The Cystic Fibrosis Center located in Women and Children’s Hospital of Buffalo, a UB-affiliated teaching hospital, is the first site to begin recruiting patients for a 48-week international clinical trial of a promising investigational treatment for cystic fibrosis (CF).
Drucy Borowitz, MD, professor of pediatrics at UB chief of the Pediatric Pulmonology Division at Women and Children’s Hospital of Buffalo and director of the CF center, heads the Buffalo trial site. A total of approximately 80 sites around the world eventually will be involved in this trial.
Cystic fibrosis is a genetic disease that affects approximately 30,000 people in the U.S. and 70,000 people worldwide.

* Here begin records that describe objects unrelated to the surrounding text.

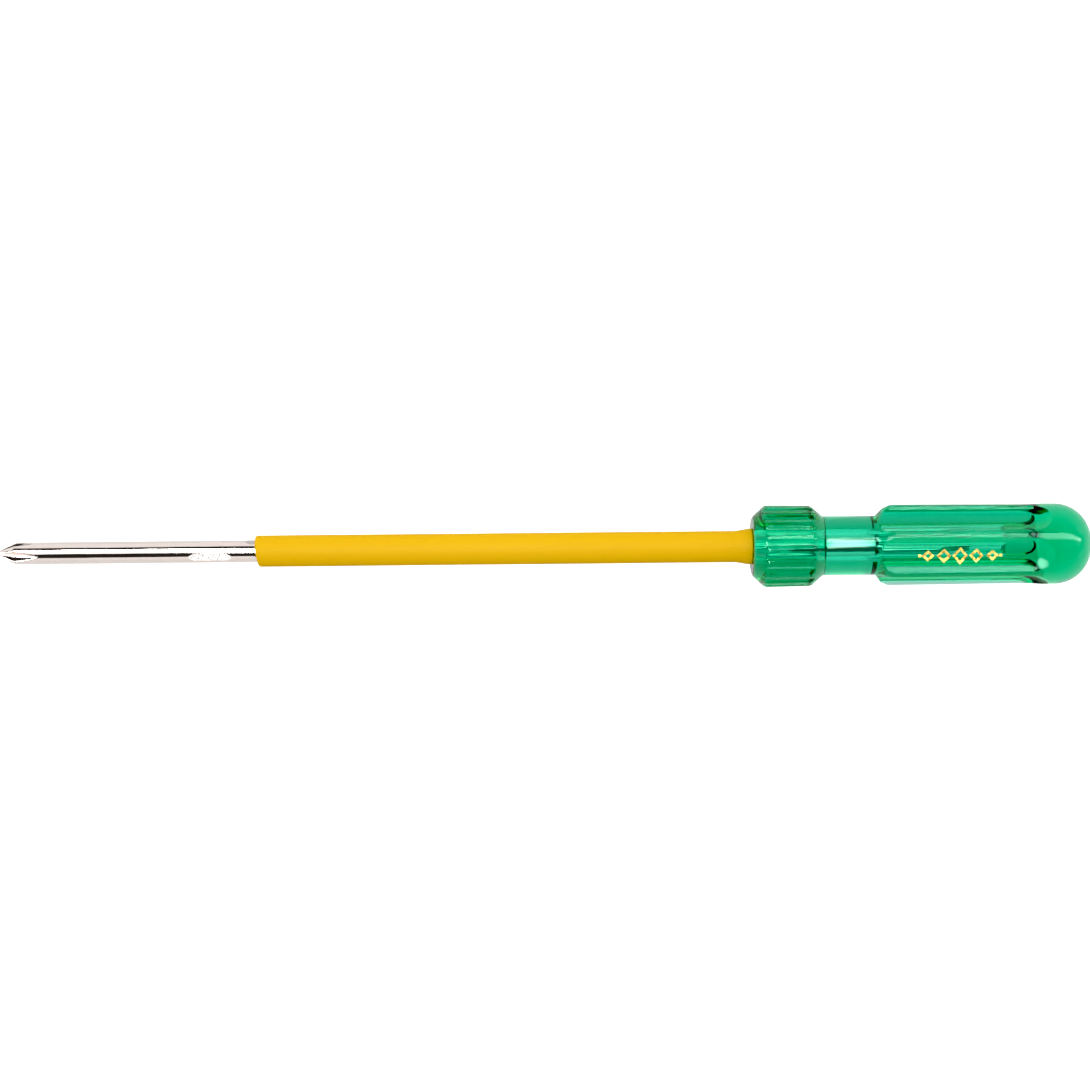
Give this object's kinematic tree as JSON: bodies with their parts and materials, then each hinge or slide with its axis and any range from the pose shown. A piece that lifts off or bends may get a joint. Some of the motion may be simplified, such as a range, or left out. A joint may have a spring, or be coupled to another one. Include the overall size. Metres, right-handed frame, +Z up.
{
  "type": "insulated screwdriver",
  "caption": "Long cross-point screwdriver with a reversible chromed blade, a plastic shaft sleeve and a clear fluted handle with a grooved collar.",
  "frame": {"origin": "centre of the cross tip's end, on the tool's axis", "axes": "+X along the tool from the cross tip to the handle's butt; +Z up, along one of the handle's six lands; +Y completes the frame"},
  "size_m": [0.2946, 0.022, 0.0225],
  "materials": {
    "handle_acetate": "clear green cellulose acetate, polished",
    "blade_chrome": "bright chrome plate on steel",
    "sleeve_pvc": "extruded flexible PVC, satin",
    "foil_gold": "hot-pressed gold foil"
  },
  "bodies": {
    "handle": {"handle": "handle_acetate", "foil_mark": "foil_gold"},
    "blade": {"blade": "blade_chrome", "insulation_sleeve": "sleeve_pvc"}
  },
  "joints": [
    {"name": "blade_slide", "type": "slide", "parent": "handle", "child": "blade", "axis": [-1, 0, 0], "range_m": [0, 0.062]}
  ]
}
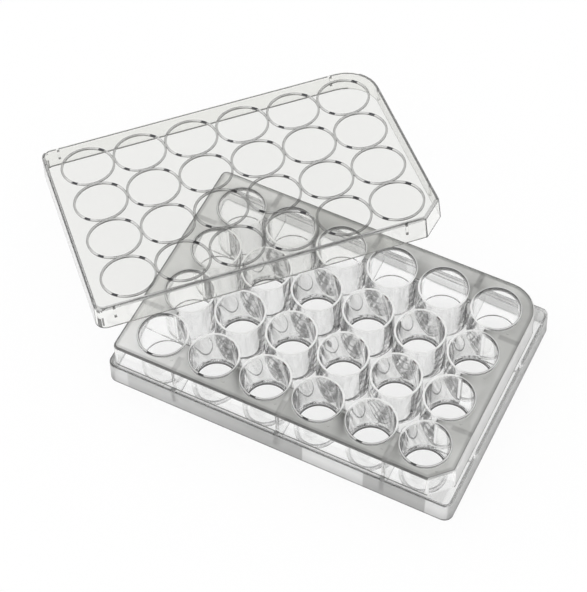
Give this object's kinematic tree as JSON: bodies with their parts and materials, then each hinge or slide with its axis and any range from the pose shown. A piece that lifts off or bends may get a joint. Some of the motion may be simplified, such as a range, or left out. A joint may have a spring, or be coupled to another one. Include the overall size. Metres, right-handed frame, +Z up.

The ‘CF gene’ makes CFTR (cystic fibrosis transmembrane conductance regulator) protein, an ion channel that transports chloride and regulates other ion channels.
Mutations in the CF gene result in defective or missing CFTR proteins in the cell, which may result in the production of thick mucus that clogs the lungs and causes life-threatening lung infections. The median predicted lifespan currently of a person with CF is 37 years.
The Buffalo site of the trial, called STRIVE, will enroll people 12 years-of-age and older who carry a mutation known as G551D in the CF gene. Participants will receive a pill twice a day of either placebo or a drug called VX-770, which is designed to improve the function of defective CFTR proteins at the cell surface.
VX-770 was developed by Vertex Pharmaceuticals Incorporated with support from the Cystic Fibrosis Foundation. The company will be conducting three different VX-770 clinical trials as part of a registration program for VX-770, involving a total of approximately 110 sites.
CF is diagnosed through a “sweat test,” which determines if the body’s perspiration contains abnormally high levels of chloride. “There are more than 1,300 CFTR mutations, grouped into five classes,” said Borowitz. “VX-770 is designed to improve chloride transport for patients with Class III mutations, which cause defective regulation of chloride. We are studying patients with these mutations now, but other drugs are being developed for other classes of mutations.
“In Phase 2 studies, patients with the G551D mutation showed improvements in lung function with VX-770 and, more strikingly, they showed nearly normal sweat chloride after two- and four-week courses with a range of doses,” said Borowitz.
The current study is a Phase 3 trial, the final step before a successful drug may be submitted to the FDA for potential approval.
“The initiation of the VX-770 registration program is a major advancement in our efforts to bring forward a new therapy aimed at treating the underlying cause of CF,” said Robert J. Beall, PhD, president and chief executive officer of the Cystic Fibrosis Foundation.
“This investigational drug represents one of the most promising routes to changing the course of this disease, and we are encouraged with the progress of both VX-770 and VX-809, which recently entered a Phase 2a clinical trial in CF patients.”
In addition to STRIVE, another 48-week Phase 3 trial is recruiting children between the ages of 6 and 12 with the G551D mutation, and a 16-week trial will be conducted for the first time in patients with the most common mutation in CF patients, known as F508del. The CF center also will be participating in the study of patients with the F508del mutation, expected to begin in the third quarter of 2009.